I don't know how much use this is but I hope it helps,
Posted: 20 Oct 2008, 5:24pm
Thanks for that Geoff. I emailed them this morning so they'll probably be curious about this sudden flurry of interest!
Next up, to save retailers etc. having to think too hard, is to come up with rewards to suggest to that they could easily, affordably and attractively offer for a limited time (eg Bike Week in June) . My thoughts so far - please join in, trying to stick to the criteria above! Specialist knowledge from a particular retailer/sector very welcome.

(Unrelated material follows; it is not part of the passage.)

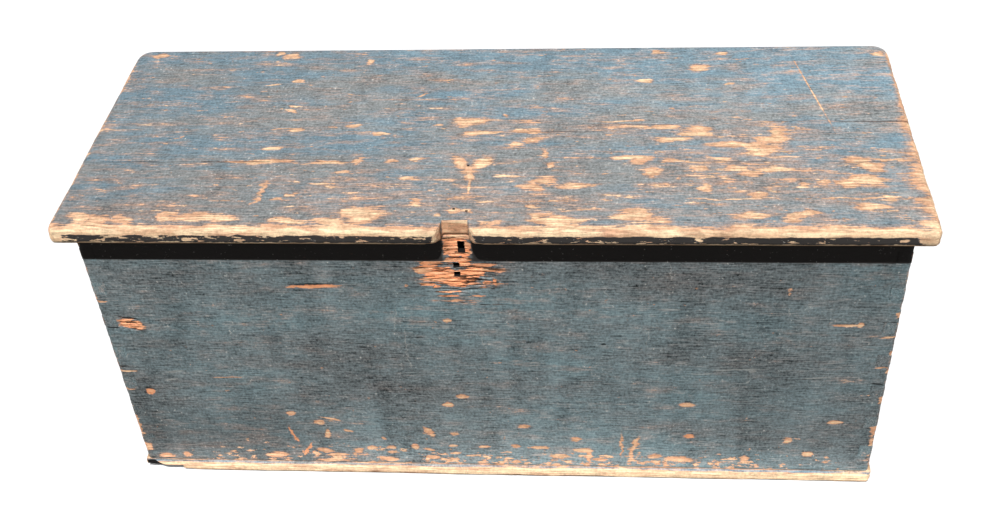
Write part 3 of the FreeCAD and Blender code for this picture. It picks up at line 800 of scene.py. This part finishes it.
# Places where the wood shows fresh and reddish.
FRESH_MARKS = [
    (-484, 270, 22, 15, -12), (-510, 215, 14, 6, -5), (-484, 142, 9, 8, -15), (-227, 337, 34, 5, 1),
    (-293, 56, 8, 22, 15), (-276, 28, 8, 20, -30), (266, 67, 10, 6),
]
# Scratches that only lightened the paint.
PALE_SCRATCHES = [
    (-124, 282, 0.8, 22, -12), (-114, 242, 0.8, 24, -2), (-113, 205, 0.8, 18, 8),
    (230, 363, 0.9, 13, 6), (-357, 173, 20, 1, 2), (150, 330, 0.7, 9, 20), (-10, 240, 0.7, 14, 15),
    (-270, 240, 9, 0.9), (60, 205, 12, 0.8), (205, 250, 0.7, 16, -8), (276, 188, 14, 1),
    (326, 197, 34, 1.2, 3), (426, 183, 18, 1.3, 8), (230, 302, 14, 1), (251, 208, 8, 1),
    (297, 284, 4, 1.6), (338, 174, 2, 2.5), (342, 195, 5, 3), (380, 300, 1, 6), (-190, 330, 3, 3),
    (-440, 181, 12, 2, 5), (-448, 165, 10, 1.5, 10), (-60, 268, 5, 3),
]
SPLINTER_CUTS = 4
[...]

Sainsbury's/Tesco - 100 Nectar/Clubcard Points
Woolies/Primark etc. - 5% discount on purchases
Corner Store: free paper with any other purchase over £1
Sports Centre: free swim
Chinese: free spring rolls
Fish and Chips:
Place of Worship:
Church: No need to put money into the collection this week
Dentist: free dental floss etc.
Posted: 20 Oct 2008, 5:30pm
Hi Geoff, on this occasion the person in question is a regular cyclist and rides far more than a few yards on a regular basis, they were passing the reserve by vehicle, and having eaten their sandwiches then unstrapped the bikes to ride the short distance in order to claim having "cycled".
Peronally for the amount of saving I really could not have been bothered, it would be more effort to remove bikes and put them back, than a few pence saving on a cuppa would merit.
But then it takes all sorts.
But it is hardly in the "green" spirit of having cycled to the reserve.
Posted: 20 Oct 2008, 5:40pm
Sorry that I misunderstood. I so reckon that it would be a really good thing to get some of what must be hundreds of thousands of dust-gathering bicycles out of the shed and onto the road that I didn't consider that scenario. Nonetheless, if the initiative is meant to encourage cycling I suspect there's little wrong with letting regular cyclists get away with the occasional liberty - you'd only be letting them get away with the same as everyone else, after all.
Posted: 20 Oct 2008, 5:50pm
A nice thought, but the only thing which would get me to cycle to a supermarket is the provision of locking cycle boxes.